D'après l'article de Ouest France Pourquoi les sportifs ne se rasent plus pour gagner ?, 24 novembre 2017, cette tradition, "associée à la bataille, à la notion de guerriers", viendrait du hockey :
Depuis plusieurs années, une superstition s’est également fait connaître et remporte un franc succès : ne plus se raser pour espérer gagner. Le principe varie peu : une fois que vous êtes lancé dans une compétition éliminatoire, des phases finales ou des play-offs, vous laissez vos rasoirs de côté et vous n’y touchez plus jusqu’à ce vous soyez battu.
En Amérique du Nord, cette barbe a pris un nom : la « playoffs beard », une page Wikipedia a même été créée à ce sujet, et au fur et à mesure, les supporters des clubs concernés s’y sont mis aussi.

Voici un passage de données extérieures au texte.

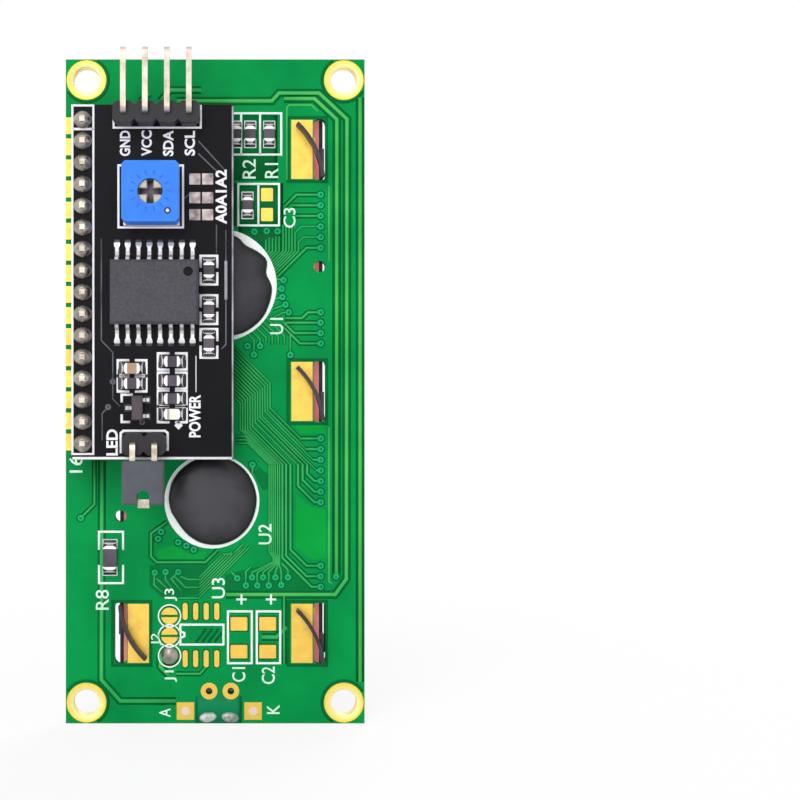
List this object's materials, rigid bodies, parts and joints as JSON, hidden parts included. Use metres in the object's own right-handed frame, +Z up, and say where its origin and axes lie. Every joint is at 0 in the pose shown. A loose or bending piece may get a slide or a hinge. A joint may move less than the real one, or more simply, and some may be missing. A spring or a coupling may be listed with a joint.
{
  "type": "character display module",
  "caption": "Character display module: green board with a steel-framed blue display on one face and a two-wire adapter board with trimmer and jumper on the other.",
  "frame": {"origin": "centre of the four corner holes, on the display board's rear face", "axes": "+Z up the long side towards the four-pin header, +Y out of the display's window, +X to the right when the rear face is looked at"},
  "size_m": [0.036, 0.0176, 0.08],
  "materials": {
    "solder_mask_green": "green solder mask over copper, glossy",
    "solder_mask_black": "black solder mask, satin",
    "gold_plate": "gold-plated copper",
    "tinned": "tinned copper and solder, slightly uneven",
    "pin_metal": "tinned square pins",
    "black_steel": "black oxide steel, satin",
    "cell_glass": "clear glass plate",
    "blue_film": "deep blue polarizing film, glossy",
    "pink_rubber": "silicone strip, matte",
    "white_plastic": "white moulded plastic",
    "clear_plastic": "clear acrylic",
    "white_film": "white film",
    "black_resin": "cured black resin, soft gloss",
    "black_moulding": "black moulded plastic",
    "grey_moulding": "dark grey moulded plastic",
    "chip_ceramic": "dark printed ceramic",
    "tan_ceramic": "tan ceramic",
    "blue_plastic": "blue moulded plastic",
    "lamp_plastic": "pale lamp package"
  },
  "bodies": {
    "module": {"lcd_board": "solder_mask_green", "corner_hole_plating": "gold_plate", "rear_edge_pads": "gold_plate", "front_edge_pads": "tinned", "tab_pads": "gold_plate", "spare_part_pads": "gold_plate", "link_pads": "gold_plate", "link_solder": "tinned", "supply_pads": "gold_plate", "supply_solder": "tinned", "display_frame": "black_steel", "front_polarizer": "blue_film", "front_glass": "cell_glass", "rear_glass": "cell_glass", "rear_polarizer": "blue_film", "contact_strip_left": "pink_rubber", "contact_strip_right": "pink_rubber", "contact_fingers": "gold_plate", "backlight_tray": "white_plastic", "reflector_film": "white_film", "light_guide": "clear_plastic", "diffuser_film": "white_film", "backlight_lamp": "lamp_plastic", "lamp_leads": "pin_metal", "lamp_solder": "tinned", "driver_resin_upper": "black_resin", "driver_resin_lower": "black_resin", "board_resistor_bodies": "chip_ceramic", "board_resistor_ends": "tinned", "lamp_resistor_body": "chip_ceramic", "lamp_resistor_ends": "tinned", "board_part_pads": "tinned", "row_pins": "pin_metal", "row_spacer": "black_moulding", "row_solder_front": "tinned", "row_solder_rear": "tinned", "bus_header_pins": "pin_metal", "bus_header_housing": "black_moulding", "lamp_header_pins": "pin_metal", "lamp_header_housing": "black_moulding", "trimmer_housing": "blue_plastic", "trimmer_leads": "pin_metal", "trimmer_base": "white_plastic", "expander_chip": "black_moulding", "expander_legs": "tinned", "adapter_resistor_bodies": "chip_ceramic", "adapter_resistor_ends": "tinned", "capacitor_body": "tan_ceramic", "capacitor_ends": "tinned", "power_lamp_body": "lamp_plastic", "power_lamp_ends": "tinned", "transistor_body": "black_moulding", "transistor_legs": "tinned", "adapter_pads": "tinned", "address_pads": "tinned", "adapter_board": "solder_mask_black", "under_solder": "tinned"},
    "jumper_cap": {"jumper_cap_shell": "grey_moulding", "jumper_cap_clip": "pin_metal"},
    "trimmer_rotor": {"trimmer_rotor": "white_plastic"}
  },
  "joints": [
    {"name": "trimmer_turn", "type": "hinge", "parent": "module", "child": "trimmer_rotor", "pos_m": [-0.00747, -0.0085, 0.02298], "axis": [0, -1, 0], "range_deg": [-120, 120]},
    {"name": "jumper_pull", "type": "slide", "parent": "module", "child": "jumper_cap", "axis": [0, 0, -1], "range_m": [0, 0.006]}
  ]
}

D’où la légende de la barbe qui pousse, qui pousse, et qui gagne…
Les versions varient mais d’une manière générale, toutes concordent vers le hockey, dans les années 80, du côté de New York. À cette époque, les Islanders, deuxième club de la ville derrière les Rangers, se sont mis à gagner tous leurs matchs, à décrocher des trophées à la pelle. « Un gars a commencé à porter la barbe, puis les autres avaient juste suivi », s’était souvenu Duane Sutter, joueur de l’équipe, dans la revue For The Win. Ce n’était donc pas plus compliqué que cela, ça n’allait pas chercher bien loin…
Jusque-là, il y avait bien eu le tennisman Björn Borg qui ne se rasait pas quand il disputait – et gagnait Wimbledon – mais cet effet de mode n’était alors que peu répandu dans le sport.
À la fin des années 1980, les Flames de Calgary, toujours en hockey, s’y sont mis aussi, puis c’était au tour des Devils du New Jersey à la mi-temps des années 1990… L’affaire était entendue. D’autres sports américains ont fini par reprendre cette superstition, et compte tenu de l’impact des sports américains sur les autres sports mondiaux, l’idée a fini par traverser l’Atlantique pour arriver en Europe… Depuis, en plus, se laisser pousser la barbe est devenu très populaire. Succès garanti.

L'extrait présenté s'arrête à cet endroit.